In a jaw-dropping tweet and press conference this week, County Judge Lina Hidalgo said that she expects to be indicted in connection with the now infamous vaccine outreach contract scandal.
At a press conference, Hidalgo went much further, calling out Harris County District Attorney and fellow Democrat, Kim Ogg, for conducting a “politically motivated” investigation. Hidalgo’s six-minute diatribe is hard to follow but she makes several statements that are blatantly false.
First, she alleges that the fact the investigation is being conducted during her campaign is a priori evidence that it is politically motivated. That, of course, is complete nonsense. The alleged crimes did not come to light until Commissioners began to ask for details about the contract last fall. So, the investigation has only been ongoing for about eight months which is hardly unusual. Also, according to my sources, Hidalgo’s office refused to voluntarily hand over documents to the District Attorney’s office, regarding the contract resulting in the necessity to bring in the Texas Rangers to subpoena them, delaying the investigation. If Hidalgo and her staff had nothing to hide, why not voluntarily turn over the documents and expedite the process?
Second, Hidalgo alleges that the District Attorney’s office gave a motion to revoke her chief of staff’s bail to the press before it was given to his attorney. Her sole “evidence” for this assertion is that a reporter called the defense attorney before he had seen the motion. This proves absolutely nothing. All of the reporters following this story are daily checking for court filings in the case.

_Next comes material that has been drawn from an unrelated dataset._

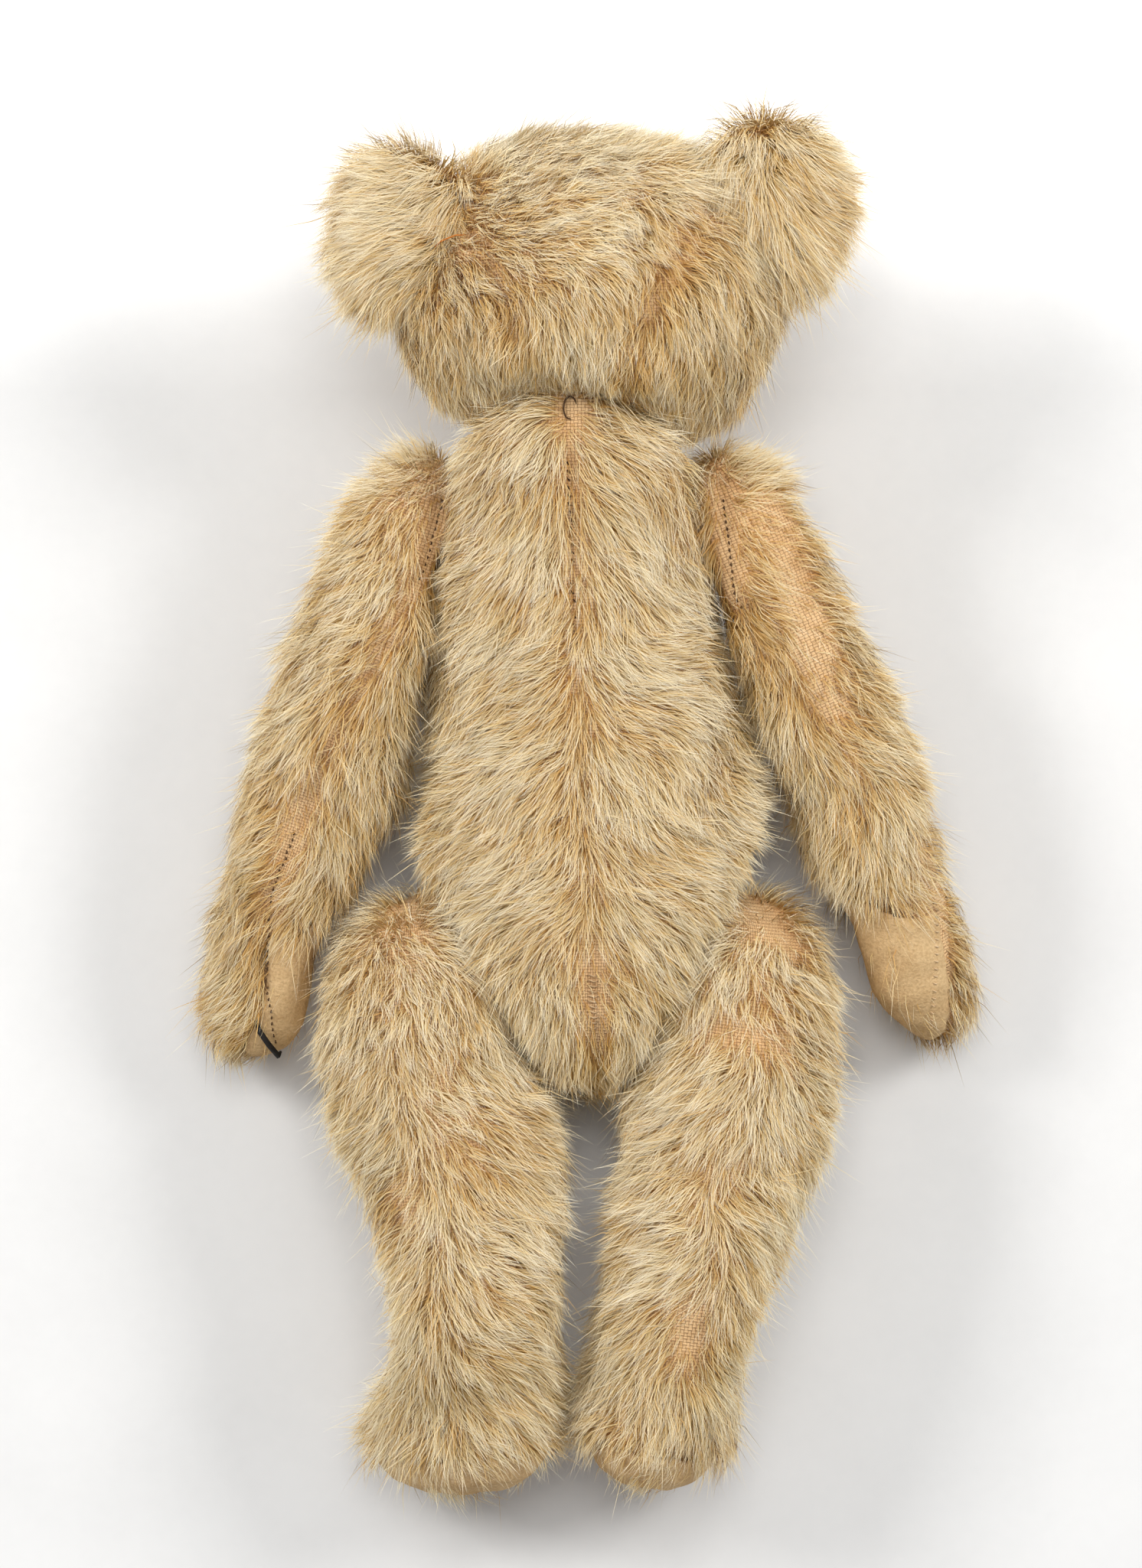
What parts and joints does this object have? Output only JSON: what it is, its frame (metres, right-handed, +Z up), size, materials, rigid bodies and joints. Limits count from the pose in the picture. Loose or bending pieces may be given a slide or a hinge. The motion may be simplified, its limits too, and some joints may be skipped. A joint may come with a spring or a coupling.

It is not at all unsurprising that a reporter might see it online before a copy made it to a defense attorney’s desk.
She also claims that the District Attorney’s Office has been litigating the case in the press while she was supposedly “forbidden from responding.” Of course, she was never forbidden by the legal process from responding. Her lawyers may have told to keep quiet. Certainly, after her performance at the press conference last week you can see why they might.
But in fact, it was Hidalgo who dispatched her attorneys to make her case to media outlets that she believed would be sympathetic. Her lawyers met with Texas Monthly, the Texas Tribune and the Houston Chronicle, providing each documents which they have refused to hand over to investigators voluntarily. It is Hidalgo’s team, not the District Attorney’s office, that has been aggressively trying the case in the press.

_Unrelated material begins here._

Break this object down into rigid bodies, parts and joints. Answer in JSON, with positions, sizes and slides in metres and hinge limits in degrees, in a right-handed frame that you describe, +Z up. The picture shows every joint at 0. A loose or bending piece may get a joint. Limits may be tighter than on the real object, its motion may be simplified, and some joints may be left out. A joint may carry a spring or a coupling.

She went on to allege that “we have state media and local media that have reported on how the allegations are . . . based on a distortion of the facts.” But those stories reported on how Hidalgo’s attorney’s alleged that the charges were based on distorted facts. Each of the stories pointed out numerous contradictions and inconsistencies in the story being spun by Hidalgo’s lawyers. Even the normally Hidalgo-fawning Houston Chronicle editorial board concluded that while the documents presented by Hidalgo’s lawyers cast some doubt on the bid-rigging allegations, they did not clear her and that serious questions remained.
Toward the end of the press conference, after a question from a reporter pointing out that Hidalgo and Ogg were both Democrats, Hidalgo’s comments descend in a nearly indecipherable rant about the “they” who are coming after her. While continuing to lamblast Ogg, she throws in references to Ted Cruz, Mike Lindell and Steve Hotze for good measure. Of course, she did not mention that Ogg’s office just indicted Hotze. But apparently notwithstanding that “they” are all in some great cabal to derail her efforts to shepherd Harris County into her progressive utopia.
I think it is important to understand that the corruption alleged regarding the vaccine contract is different from the garden variety cronyism and influence peddling, which are so endemic in our state. This corruption is born in the hubris of zealots so convinced of their righteousness that any means justify the ends, even if those means violate the law. I actually fear this type of corrupt more. The inability of ideological zealots to engage in critical self-examination leads to the pursuant of policies based on a religious-like belief regardless of real-world consequences. I think this is the reason we are seeing such widespread dysfunction of Harris County government from election administration to IT failures to the breakdown of the criminal court system and the hellish conditions in the Harris County jail.
I have no idea if Hidalgo will be indicted on the vaccine contract. The facts set out in the affidavit of the Texas Ranger attached to the application for the search warrant certainly show that Hidalgo was intimately and directly involved in the effort to steer the contract to Elevate Strategies. But clearly something happened last week that rattled Hidalgo. I suspect her attorneys found out that someone close to her is cooperating with investigators. If so, her concerns may be well founded.